I decided to configure the session ID manager for each Jetty instance using a separate XML file external to Jetty, calling it jetty-mongo-sessions.xml. This way I could either include or not include it in Jetty’s start.ini as circumstances required. Here’s what I used:
(I’m not a Jetty wizard so I realize I probably could have done this with more <Set> clauses rather than <Call> clauses. Feel free to edit my Gist if you can improve the syntax.)
Naturally, this file is written by Chef. In my Jetty sessions recipe, I do a search on all nodes that are Mongo replicaset members, and dynamically build the ArrayList. I then configure the session manager for each webapp in its context file with something like this:
Odds and Ends
A couple other odds and ends and we’re ready to go:
- The NoSQL extensions don’t come with the core Jetty distribution, so you have to download them from either Codehaus or Eclipse’s website (depending on which variant you use)
- The MongoDB Java driver has to appear somewhere in Jetty’s class path. I built an RPM for it that drops it in /usr/share/java, and then I just symlink it into Jetty’s lib directory.
- start.ini has to include the nosql extensions in OPTIONS= in addition to specifying the jetty-mongo-sessions.xml as another config file to read.
Firing It Up
If you start up Jetty now, it should connect to MongoDB and automatically create both the database and collection to hold the session data.
Pitfalls and Warnings
All this worked fine when we were running on a development environment, but apps started to break once deployed to a clustered Mongo environment. A couple things we discovered:
- One of our apps is written in Lift and we are using some features of Lift that are incompatible with clustered session storage. For speed, the Lift developers have made these features work only with memory-based sessions, so we have had to turn off Mongo sessions for this app; it can’t be clustered.

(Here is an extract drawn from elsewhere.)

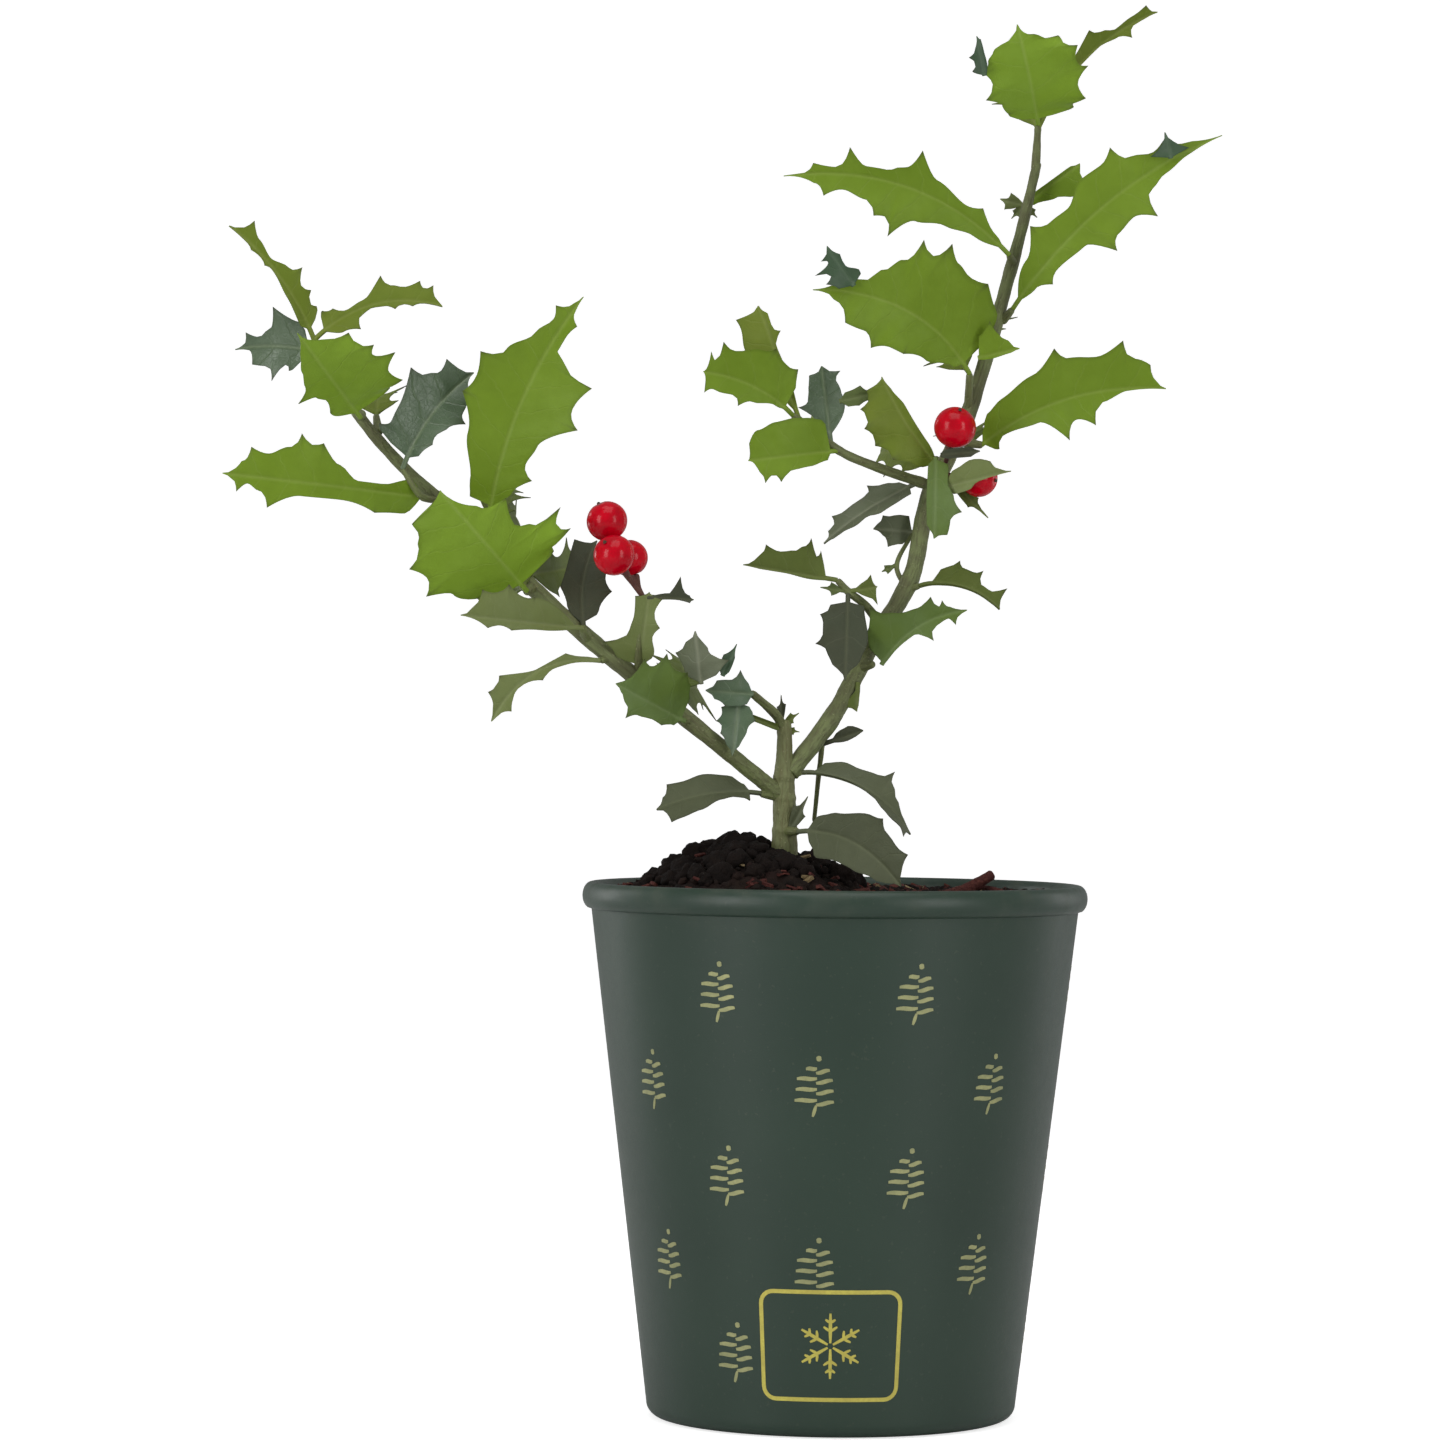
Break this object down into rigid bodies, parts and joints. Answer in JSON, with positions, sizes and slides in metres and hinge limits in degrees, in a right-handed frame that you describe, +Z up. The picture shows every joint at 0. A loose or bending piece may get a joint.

- Mongo is an eventually-consistent database system, so if you’re writing data to a replicaset (master) and then read from a slave, you may or may not get the data you just wrote. That’s because in order for the data to make it to the slave, it has to be written to the master’s journal and then replicated across the wire to the slave. So I’d strongly recommend not turning slaveOk on.

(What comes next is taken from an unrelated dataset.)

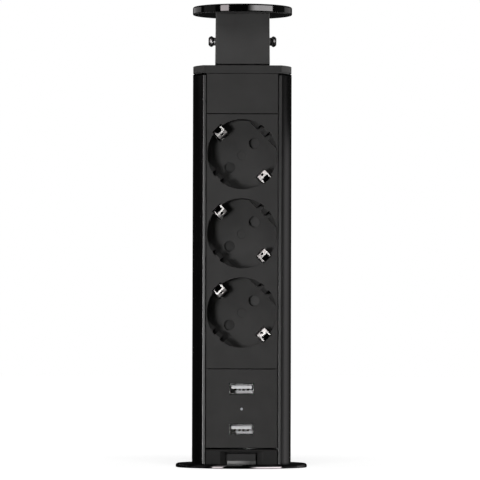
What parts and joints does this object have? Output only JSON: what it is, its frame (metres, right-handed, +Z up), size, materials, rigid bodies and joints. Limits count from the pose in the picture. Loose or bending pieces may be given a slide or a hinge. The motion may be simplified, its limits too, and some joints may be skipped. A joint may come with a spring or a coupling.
{
  "type": "pull-up desk socket tower",
  "caption": "Pull-up desk power strip: a D-shaped column with earthed round sockets and USB-A ports that slides up through a round flange clamped in a worktop hole.",
  "frame": {"origin": "centre of the flange's underside, in the plane of the worktop", "axes": "+Z up along the tower, the way it pulls out; the flat socket front faces -Y; +X is to the right as seen from the front"},
  "size_m": [0.074, 0.074, 0.316],
  "materials": {
    "satin_black_plastic": "satin, finely textured",
    "catch_plastic": "satin",
    "gloss_black_plastic": "polished black",
    "black_anodised": "satin black anodised",
    "dark_screw_metal": "black, smooth",
    "washer_metal": "dark",
    "clip_steel": "bright sheet",
    "shutter_plastic": "satin",
    "spring_steel": "bright",
    "inner_plastic": "moulded",
    "contact_brass": "bright",
    "screw_steel": "zinc plated",
    "port_steel": "dark nickel",
    "white_insulator": "smooth white",
    "light_pipe": "milky clear",
    "board_green": "coated",
    "transformer_steel": "varnished",
    "capacitor_can": "sleeved",
    "gland_plastic": "moulded",
    "seal_rubber": "matt",
    "zinc_steel": "zinc plated"
  },
  "bodies": {
    "base_mount": {"mounting_flange": "gloss_black_plastic", "flange_gasket": "seal_rubber"},
    "tower": {"lid_disc": "gloss_black_plastic", "lid_screws": "screw_steel", "lid_neck": "satin_black_plastic", "neck_screws": "dark_screw_metal", "neck_washers": "washer_metal", "top_cap": "satin_black_plastic", "cap_screws": "screw_steel", "tower_profile": "black_anodised", "blank_panel": "satin_black_plastic", "socket_strip": "satin_black_plastic", "socket_cup_1": "satin_black_plastic", "socket_cup_2": "satin_black_plastic", "socket_cup_3": "satin_black_plastic", "earth_bridge_1": "clip_steel", "earth_bridge_2": "clip_steel", "earth_bridge_3": "clip_steel", "shutter_springs": "spring_steel", "contact_carrier": "inner_plastic", "carrier_screws": "screw_steel", "live_rail": "contact_brass", "neutral_rail": "contact_brass", "earth_bar": "clip_steel", "contact_cover": "inner_plastic", "usb_panel": "satin_black_plastic", "usb_shell_upper": "port_steel", "usb_shell_lower": "port_steel", "usb_tongue_upper": "white_insulator", "usb_tongue_lower": "white_insulator", "status_light": "light_pipe", "usb_circuit_board": "board_green", "usb_transformer": "transformer_steel", "usb_capacitors": "capacitor_can", "usb_board_screws": "screw_steel", "base_block": "satin_black_plastic", "catch_spring": "spring_steel", "tower_foot": "inner_plastic", "foot_screws": "screw_steel", "bottom_cap": "inner_plastic", "bottom_cap_screws": "screw_steel", "terminal_block": "inner_plastic", "terminal_screws": "contact_brass", "cable_gland": "gland_plastic", "gland_locknut": "gland_plastic", "gland_seal": "seal_rubber", "gland_nut": "gland_plastic"},
    "catch": {"catch_button": "catch_plastic"},
    "shutter_body_1": {"shutter_1": "shutter_plastic"},
    "shutter_body_2": {"shutter_2": "shutter_plastic"},
    "shutter_body_3": {"shutter_3": "shutter_plastic"},
    "clamp_ring": {"clamp_washer": "zinc_steel"},
    "ring_nut": {"clamp_nut": "gland_plastic"}
  },
  "joints": [
    {"name": "tower_lift", "type": "slide", "parent": "base_mount", "child": "tower", "axis": [0, 0, 1], "range_m": [-0.25, 0]},
    {"name": "catch_press", "type": "slide", "parent": "tower", "child": "catch", "axis": [0, 1, 0], "range_m": [0, 0.0035], "stiffness_N_per_m": 400, "springref_m": -0.0015, "deforming": ["catch_spring"]},
    {"name": "shutter_turn_1", "type": "hinge", "parent": "tower", "child": "shutter_body_1", "pos_m": [0, 0.00402, 0.1709], "axis": [0, -1, 0], "range_deg": [0, 42], "stiffness_Nm_per_rad": 0.004, "springref_deg": -11.46},
    {"name": "shutter_turn_2", "type": "hinge", "parent": "tower", "child": "shutter_body_2", "pos_m": [0, 0.00402, 0.1277], "axis": [0, -1, 0], "range_deg": [0, 42], "stiffness_Nm_per_rad": 0.004, "springref_deg": -11.46},
    {"name": "shutter_turn_3", "type": "hinge", "parent": "tower", "child": "shutter_body_3", "pos_m": [0, 0.00402, 0.0845], "axis": [0, -1, 0], "range_deg": [0, 42], "stiffness_Nm_per_rad": 0.004, "springref_deg": -11.46},
    {"name": "clamp_travel", "type": "slide", "parent": "base_mount", "child": "clamp_ring", "axis": [0, 0, 1], "range_m": [-0.01, 0.03]},
    {"name": "nut_turn", "type": "hinge", "parent": "clamp_ring", "child": "ring_nut", "pos_m": [0, 0, -0.0455], "axis": [0, 0, 1], "range_deg": [-900, 2700]}
  ],
  "couplings": [
    {"joint": "nut_turn", "follows": "clamp_travel", "rad_per_m": 1570.8}
  ]
}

- More seriously, we discovered that developers were using in-memory sessions to store long-lived objects, rather than using a distributed object cache like EHcache. Session storage is supposed to be a short-lived stack onto which one pushes things needed for the next page view, where they’re popped off. When using in-memory sessions, direct manipulation of the HTTPSession object (via setAttribute()) leads to correct behavior: session data is magically updated. But with NoSQL or JDBC sessions, the session isn’t persisted to the backing store immediately, only when dirty and after the active request count goes to zero. In a distributed cluster without session affinity, this can cause inconsistency: node 1 writes data to the session, the user is sent on their way, only to hit node 2, which tries to read the session from disk & a race condition occurs because the session hasn’t been written there yet by node 1. The long-term solution, of course, will be for us to implement the aforementioned distributed object cache. At the last minute we were forced to set setSavePeriod(-2) in our Jetty config to force session data to be persisted to disk every time setAttribute() is called. (Thanks to my colleague Cal Watson for finding this. He was nominated for, and won, the monthly SecondMarket Peer Bonus award for his -2.)

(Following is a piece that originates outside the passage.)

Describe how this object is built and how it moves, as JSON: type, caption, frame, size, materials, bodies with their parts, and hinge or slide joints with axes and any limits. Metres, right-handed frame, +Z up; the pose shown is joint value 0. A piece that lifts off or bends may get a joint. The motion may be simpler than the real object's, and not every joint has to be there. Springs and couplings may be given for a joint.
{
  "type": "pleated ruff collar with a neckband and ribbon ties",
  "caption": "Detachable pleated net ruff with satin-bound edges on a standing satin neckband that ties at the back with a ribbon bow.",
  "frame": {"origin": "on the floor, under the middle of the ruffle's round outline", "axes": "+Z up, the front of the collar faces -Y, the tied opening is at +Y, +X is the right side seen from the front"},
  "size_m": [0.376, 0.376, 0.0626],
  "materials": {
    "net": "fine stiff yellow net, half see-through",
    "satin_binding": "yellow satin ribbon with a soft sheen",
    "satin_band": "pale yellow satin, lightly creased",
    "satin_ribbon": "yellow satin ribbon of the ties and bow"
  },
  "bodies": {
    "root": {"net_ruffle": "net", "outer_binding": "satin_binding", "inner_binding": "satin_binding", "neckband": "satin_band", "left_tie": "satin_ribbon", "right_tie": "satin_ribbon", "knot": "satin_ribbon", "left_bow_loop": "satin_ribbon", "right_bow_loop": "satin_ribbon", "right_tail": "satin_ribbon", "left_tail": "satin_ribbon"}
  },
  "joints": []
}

Using MongoDB as a backing store for session data is absolutely feasible; the NoSQL extensions provided by Jetty are high-quality. In retrospect, with the misuse of session data above, there was no other solution that would have worked for us, so we accidentally happened across the one that was ideal. Had we implemented JDBC (or even Memcache) sessions, we would have been in serious trouble; the sessions collection is about 5.6 GB. This sort of raw, random data turns out to be an excellent fit for Mongo.
Implementing disk-based sessions also moves us one step closer to zero-downtime continuous deploys, and we’re looking forward to cleaning up the rest of our architecture to make that a reality.